As I said, I love to reason like this. It's one of my favorite rhetorical tropes. I remember visiting a friend, and he thought that his milk had turned. His wife said, "But it's before the expiration date! It's fine." In the split second he took to reply, I butted in with, "Well, even if you keep a new carton closed and put it outside in the sun for a day, it's going to turn, regardless of date." Now we had two ends of the spectrum: Perfectly preserved milk good until the date, and poorly preserved milk that could conceivably turn before.

I wasn't trying to suggest anyone had treated the milk poorly, which is what the NPR interviewer tried to suggest to Clarke, I imagine to "BAM!" kick the interview "up a notch".

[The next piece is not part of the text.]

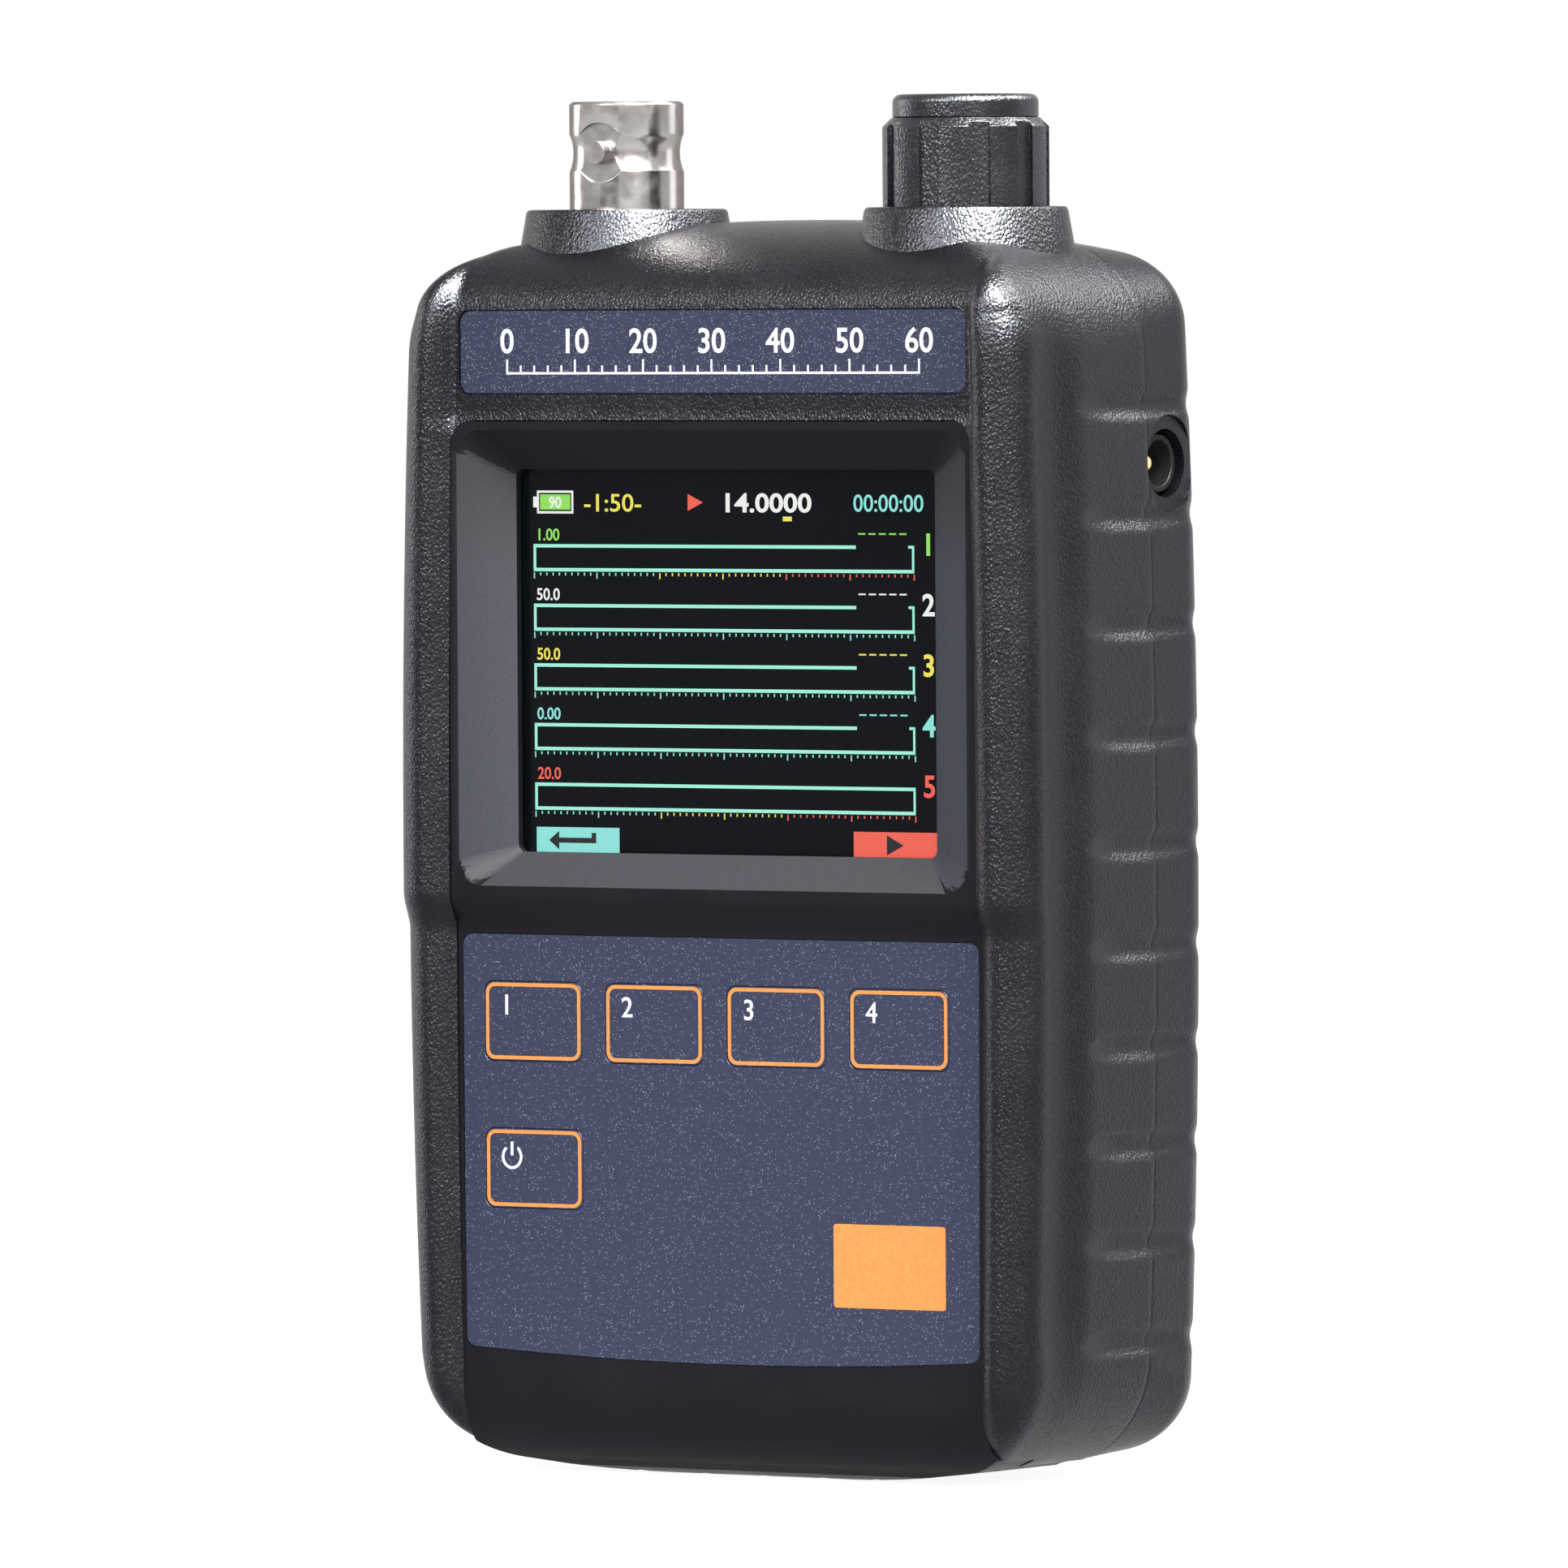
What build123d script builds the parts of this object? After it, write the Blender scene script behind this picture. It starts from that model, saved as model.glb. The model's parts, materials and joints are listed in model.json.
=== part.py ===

Hopefully that wasn't the interviewer's goal, but otherwise, Clarke is right back in the situation I often find myself, with someone who misses the rhetorical move and ends up annoyed that I dared suggest they don't know how to keep their milk cool. "Man, that's a very extreme jump!" No kidding. /le sigh

I get it if it's just a friend of mine who misses it, but an interviewer? Your one job was to listen, man. Okay, okay, that and keep the interviewee on track. Which he was doing exceptionally well by himself.

(Luckily both my friend & friend-in-law are excellent mathematicians, and immediately understood the logical grid I was setting out. ;^D)


* Though this one is probably less controversial than we think, at least if we carry around cellphones that are powered on.